__DO THIS__.
Extract, word for word, every line from the one containing "lamp_head_right();" through the one containing "handleFace = 0.0319", with both end lines kept.

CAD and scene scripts
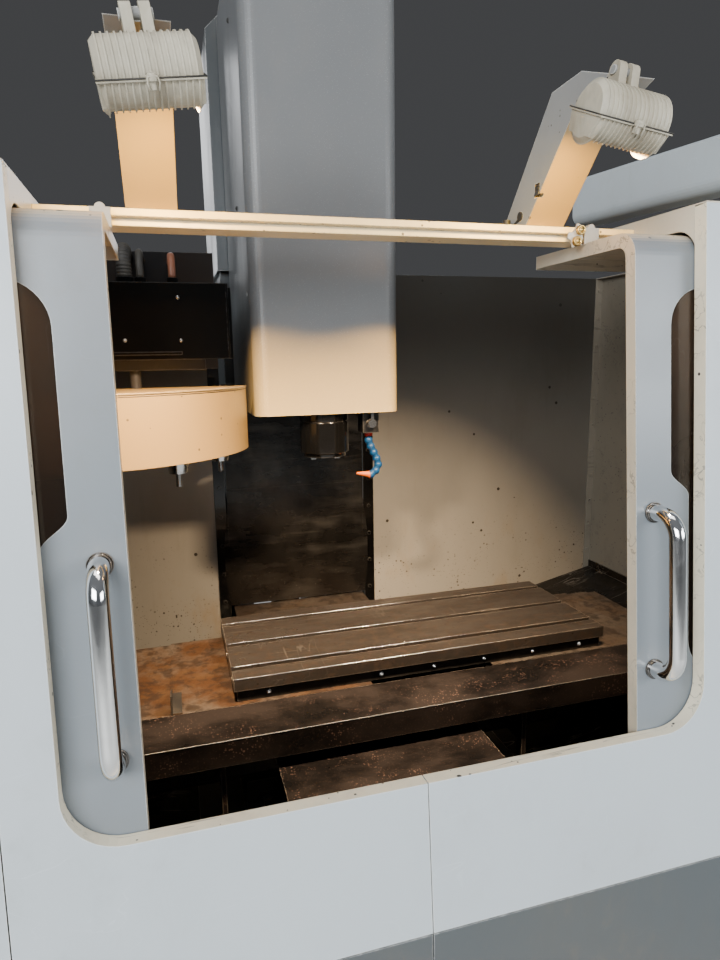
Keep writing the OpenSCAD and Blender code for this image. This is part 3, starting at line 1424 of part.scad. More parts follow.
// Air preparation unit on the outside of the back wall, with the threaded inlet
module air_panel() color("#5f666b") machine() {
    y = back_y + sheet;
    difference() {
        union() {
            span([-air_x - 100, -air_x + 100], [y, y + 4], [air_z - 200, air_z + 200]);
            span([-air_x - 80, -air_x - 20], [y + 4, y + 64], [air_z + 60, air_z + 120]);
            span([-air_x + 5, -air_x + 65], [y + 4, y + 64], [air_z + 60, air_z + 120]);
            span([-air_x - 20, -air_x + 5], [y + 20, y + 48], [air_z + 76, air_z + 104]);
            rod_z(26, [air_z - 40, air_z + 60], [-air_x - 50, y + 34]);
            rod_z(20, [air_z + 120, air_z + 156], [-air_x + 35, y + 34]);
            rod_y(20, [y + 64, y + 76], [-air_x - 50, air_z + 90]);
            span([-air_x - 60, -air_x + 60], [y + 4, y + 50], [air_z - 160, air_z - 90]);
        }
        rod_y(air_r, [y + 40, y + 77], [-air_x - 50, air_z + 90]);
    }
}

base_casting();
levelling_feet();
column_casting();
column_cover();
chip_pan();
front_panel_left();
front_panel_right();
kick_panels();
side_panels();
pocket_walls();
back_walls();
header_rail();
z_cover_frame();
guide_rails();
axis_motors();
electrical_cabinet();
coolant_tank();
lamp_arms();
changer_bracket();
air_panel();
saddle_casting();
front_apron();
saddle_covers();
table();
table_covers();
x_covers_mid();
y_cover_mid();
z_cover_mid();
x_ballscrew();
y_ballscrew();
z_ballscrew();
head_casting();
head_cover();
spindle_housing();
z_cover_head();
coolant_valve();
spindle();
valve_lever();
coolant_nozzle();
changer_shuttle();
changer_box();
carousel_cover();
carousel();
changer_tools();
left_door();
right_door();
left_window();
right_window();
left_handle();
right_handle();
lamp_head_left();
lamp_head_right();
lamp_switch();
pendant_arm();
pendant();
estop_button();
cycle_start_button();
jog_wheel();
cabinet_door();
pendant_post();
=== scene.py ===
import bpy
import bmesh
import math
import random
from mathutils import Matrix, Vector


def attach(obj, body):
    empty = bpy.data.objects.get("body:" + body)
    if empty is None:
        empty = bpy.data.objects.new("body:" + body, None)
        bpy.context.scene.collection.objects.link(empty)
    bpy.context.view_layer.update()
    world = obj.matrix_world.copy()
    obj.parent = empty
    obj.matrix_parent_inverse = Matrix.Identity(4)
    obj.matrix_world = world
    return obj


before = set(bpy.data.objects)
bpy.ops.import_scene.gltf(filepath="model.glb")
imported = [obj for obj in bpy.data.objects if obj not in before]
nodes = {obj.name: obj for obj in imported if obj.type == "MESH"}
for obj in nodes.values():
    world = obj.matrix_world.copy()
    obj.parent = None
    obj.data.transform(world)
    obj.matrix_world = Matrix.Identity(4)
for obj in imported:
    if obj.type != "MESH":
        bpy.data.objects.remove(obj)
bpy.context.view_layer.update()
print("frame loaded:", len(nodes), "nodes")

originShift = Vector((0.089, 0.857, 0.0))  # the machine's own middle, seen from the row frame's origin
lean = math.radians(5.4)                   # lean of the front
sillZ = 0.781
handleFace = 0.0319                        # front face of a door, square to the lean


# mm in the machine's own axes to metres in the row frame
def at(x, y, z):
    return Vector((x, y, z)) / 1000 - originShift


# camera, light and room
viewSettings = {
    "eye": (-387.6, -955.3, 1511.0), "yaw": 15.95, "pitch": -10.49, "roll": -0.97,
    "focalPixels": 653.9, "pixelsHigh": 960, "sensorHeight": 36, "near": 0.05, "far": 60,
}


def makeCamera(s):
    a, b, c = (math.radians(s[k]) for k in ("yaw", "pitch", "roll"))
    forward = Vector((math.sin(a) * math.cos(b), math.cos(a) * math.cos(b), math.sin(b)))
    level = Vector((math.cos(a), -math.sin(a), 0))
    above = level.cross(forward)
    right = math.cos(c) * level + math.sin(c) * above
    up = -math.sin(c) * level + math.cos(c) * above
    data = bpy.data.cameras.new("camera")
    data.sensor_fit = "VERTICAL"
    data.sensor_height = s["sensorHeight"]
    data.lens = s["focalPixels"] / s["pixelsHigh"] * s["sensorHeight"]
    data.clip_start = s["near"]
    data.clip_end = s["far"]
    camera = bpy.data.objects.new("camera", data)
    turn = Matrix((right, up, -forward)).transposed().to_4x4()
    camera.matrix_world = Matrix.Translation(at(*s["eye"])) @ turn
    bpy.context.scene.collection.objects.link(camera)
    bpy.context.scene.camera = camera


makeCamera(viewSettings)

lightSettings = {
    "panels": {
        "keyPanel": {"place": (-2300, -3300, 2700), "aim": (0, 100, 1000), "size": (3.0, 1.8), "power": 290,
                     "colour": (0.95, 0.98, 1.0), "misses": "sheltered"},
        "fillPanel": {"place": (2900, -2700, 2100), "aim": (300, 100, 900), "size": (2.4, 1.4), "power": 120,
                      "colour": (0.95, 0.98, 1.0), "misses": "sheltered"},
        "topPanel": {"place": (-300, -400, 4500), "aim": (0, 300, 1000), "size": (3.0, 0.9), "power": 34,
                     "colour": (1.0, 0.98, 0.95)},
        "backPanel": {"place": (600, 4300, 2900), "aim": (0, 900, 1100), "size": (2.8, 1.6), "power": 60,
                      "colour": (0.95, 0.97, 1.0)},
    },
    "sheltered": [
        "back_walls", "z_cover_frame", "z_cover_mid", "z_cover_head", "table", "table_covers", "x_covers_mid",
        "saddle_covers", "front_apron", "y_cover_mid", "chip_pan", "saddle_casting", "base_casting",
        "changer_box", "changer_shuttle", "changer_bracket", "carousel_cover", "carousel", "changer_tools",
        "spindle_housing", "spindle", "head_casting", "guide_rails", "x_ballscrew", "y_ballscrew",
        "coolant_valve", "coolant_nozzle", "valve_lever", "left_window", "right_window"],
    "beamMisses": [
        "left_door", "right_door", "left_window", "right_window", "front_panel_left", "front_panel_right",
        "side_panels", "changer_box", "y_cover_mid", "saddle_casting", "base_casting", "chip_pan"],
    "amber": ["head_cover"],
    "spillLit": ["lamp_arms", "header_rail", "carousel_cover", "lamp_switch"],
}


# lets a light reach the named nodes alone, or leave them out
def linkNodes(light, names, state):
    group = bpy.data.collections.new(light.name)
    for name in names:
        group.objects.link(nodes[name])
    for entry in group.collection_objects:
        entry.light_linking.link_state = state
    light.light_linking.receiver_collection = group


# a light's settings name the list of nodes that it misses or reaches
def areaLight(name, s, matrix):
    data = bpy.data.lights.new(name, "AREA")
    data.shape = "RECTANGLE"
    data.size, data.size_y = s["size"]
    data.energy = s["power"]
    data.color = s["colour"]
    data.spread = math.radians(s.get("spread", 180))
    light = bpy.data.objects.new(name, data)
    light.matrix_world = matrix
    bpy.context.scene.collection.objects.link(light)
    if "misses" in s:
        linkNodes(light, lightSettings[s["misses"]], "EXCLUDE")
    if "reaches" in s:
        linkNodes(light, lightSettings[s["reaches"]], "INCLUDE")


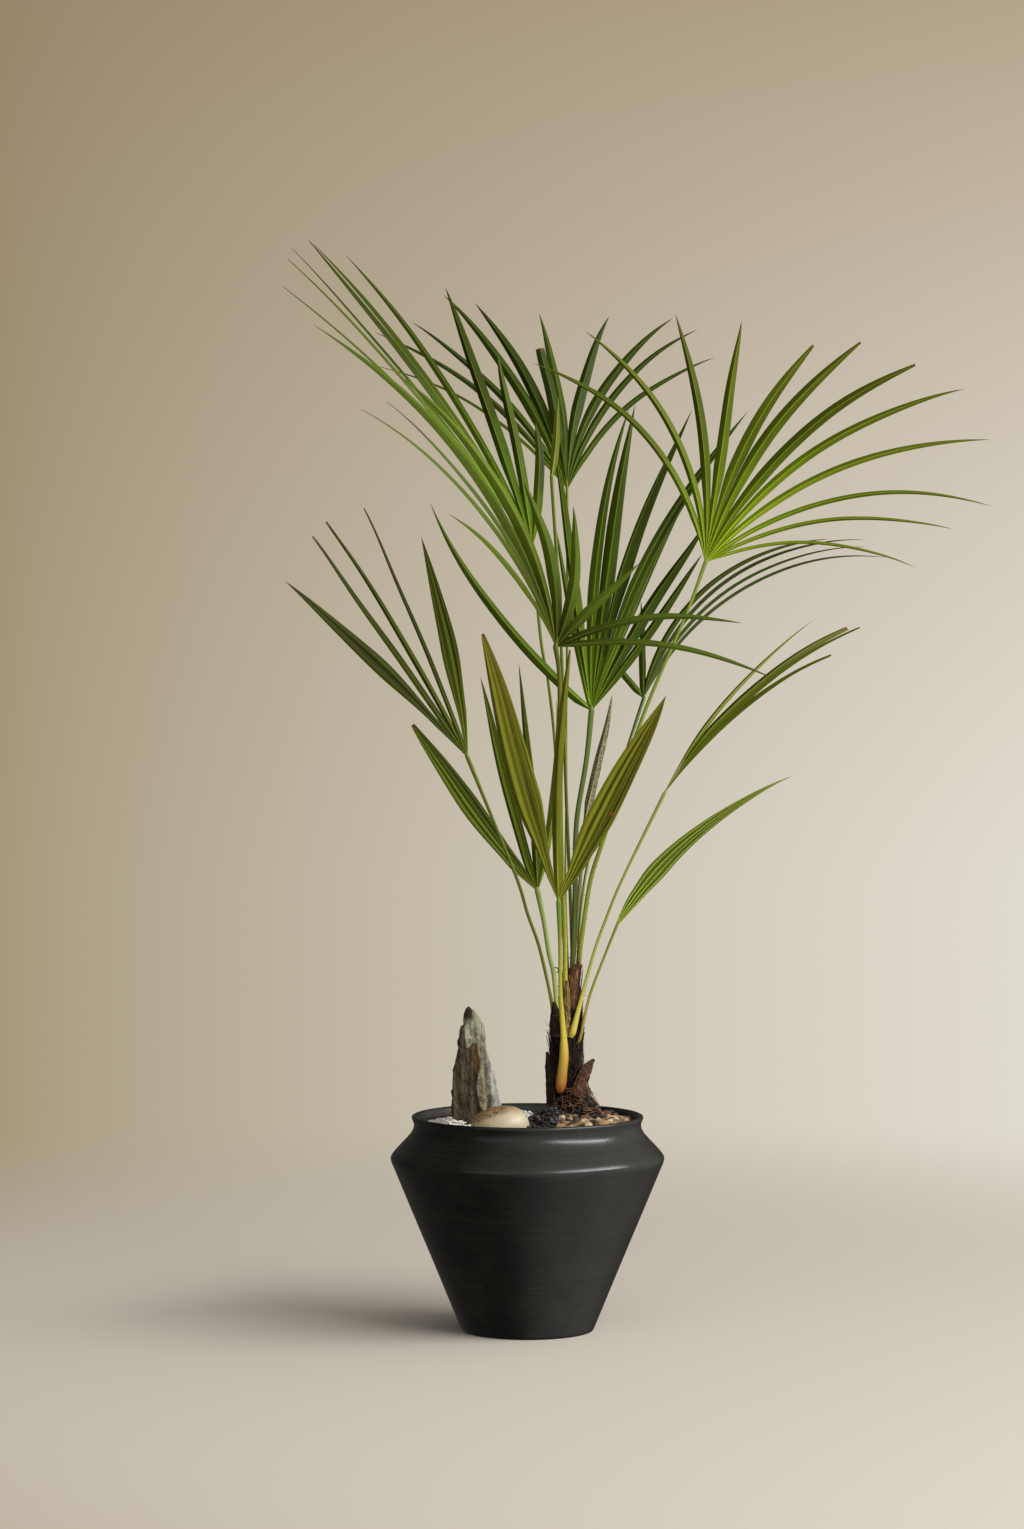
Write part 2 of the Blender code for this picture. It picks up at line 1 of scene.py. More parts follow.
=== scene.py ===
import math
import random
from collections import namedtuple

import bmesh
import bpy
from mathutils import Euler, Matrix, Vector, noise
from mathutils.bvhtree import BVHTree


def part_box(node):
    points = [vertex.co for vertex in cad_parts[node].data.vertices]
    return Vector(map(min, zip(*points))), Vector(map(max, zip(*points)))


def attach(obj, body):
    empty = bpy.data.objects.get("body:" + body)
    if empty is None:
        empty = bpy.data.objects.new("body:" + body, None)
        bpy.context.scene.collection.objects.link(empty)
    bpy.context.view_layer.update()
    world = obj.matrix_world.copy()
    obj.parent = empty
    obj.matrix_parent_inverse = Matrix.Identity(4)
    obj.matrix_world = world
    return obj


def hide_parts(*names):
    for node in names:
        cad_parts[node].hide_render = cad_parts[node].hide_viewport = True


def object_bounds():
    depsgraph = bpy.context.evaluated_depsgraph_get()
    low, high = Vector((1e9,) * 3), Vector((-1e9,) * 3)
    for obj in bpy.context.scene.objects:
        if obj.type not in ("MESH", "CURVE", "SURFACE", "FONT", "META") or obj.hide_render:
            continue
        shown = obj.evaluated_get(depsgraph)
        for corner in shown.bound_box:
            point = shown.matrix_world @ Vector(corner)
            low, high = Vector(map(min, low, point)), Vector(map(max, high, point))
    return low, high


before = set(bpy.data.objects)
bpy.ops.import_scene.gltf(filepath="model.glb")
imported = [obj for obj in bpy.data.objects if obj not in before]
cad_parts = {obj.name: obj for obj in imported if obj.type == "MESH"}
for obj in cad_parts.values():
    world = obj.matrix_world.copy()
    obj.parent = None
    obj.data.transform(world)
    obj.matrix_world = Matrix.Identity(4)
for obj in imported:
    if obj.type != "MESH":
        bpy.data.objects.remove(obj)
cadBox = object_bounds()

mm = 0.001
anyTurn = 6.3  # radians, the range of a random turn


def selectOnly(*things):
    bpy.ops.object.select_all(action="DESELECT")
    for thing in things:
        thing.select_set(True)
    if things:
        bpy.context.view_layer.objects.active = things[-1]


def newThing(name, data):
    thing = bpy.data.objects.new(name, data)
    bpy.context.collection.objects.link(thing)
    return thing


def joined(things):
    selectOnly(*things)
    bpy.ops.object.join()
    return bpy.context.object


def applyModifiers(thing):
    selectOnly(thing)
    for modifier in list(thing.modifiers):
        bpy.ops.object.modifier_apply(modifier=modifier.name)


def thicken(sheet, thickness):
    # gives a sheet its wall, half of it on either side
    wall = sheet.modifiers.new("thickness", "SOLIDIFY")
    wall.thickness = thickness * mm
    wall.offset = 0
    applyModifiers(sheet)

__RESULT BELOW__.
lamp_head_right();
lamp_switch();
pendant_arm();
pendant();
estop_button();
cycle_start_button();
jog_wheel();
cabinet_door();
pendant_post();
=== scene.py ===
import bpy
import bmesh
import math
import random
from mathutils import Matrix, Vector


def attach(obj, body):
    empty = bpy.data.objects.get("body:" + body)
    if empty is None:
        empty = bpy.data.objects.new("body:" + body, None)
        bpy.context.scene.collection.objects.link(empty)
    bpy.context.view_layer.update()
    world = obj.matrix_world.copy()
    obj.parent = empty
    obj.matrix_parent_inverse = Matrix.Identity(4)
    obj.matrix_world = world
    return obj


before = set(bpy.data.objects)
bpy.ops.import_scene.gltf(filepath="model.glb")
imported = [obj for obj in bpy.data.objects if obj not in before]
nodes = {obj.name: obj for obj in imported if obj.type == "MESH"}
for obj in nodes.values():
    world = obj.matrix_world.copy()
    obj.parent = None
    obj.data.transform(world)
    obj.matrix_world = Matrix.Identity(4)
for obj in imported:
    if obj.type != "MESH":
        bpy.data.objects.remove(obj)
bpy.context.view_layer.update()
print("frame loaded:", len(nodes), "nodes")

originShift = Vector((0.089, 0.857, 0.0))  # the machine's own middle, seen from the row frame's origin
lean = math.radians(5.4)                   # lean of the front
sillZ = 0.781
handleFace = 0.0319                        # front face of a door, square to the lean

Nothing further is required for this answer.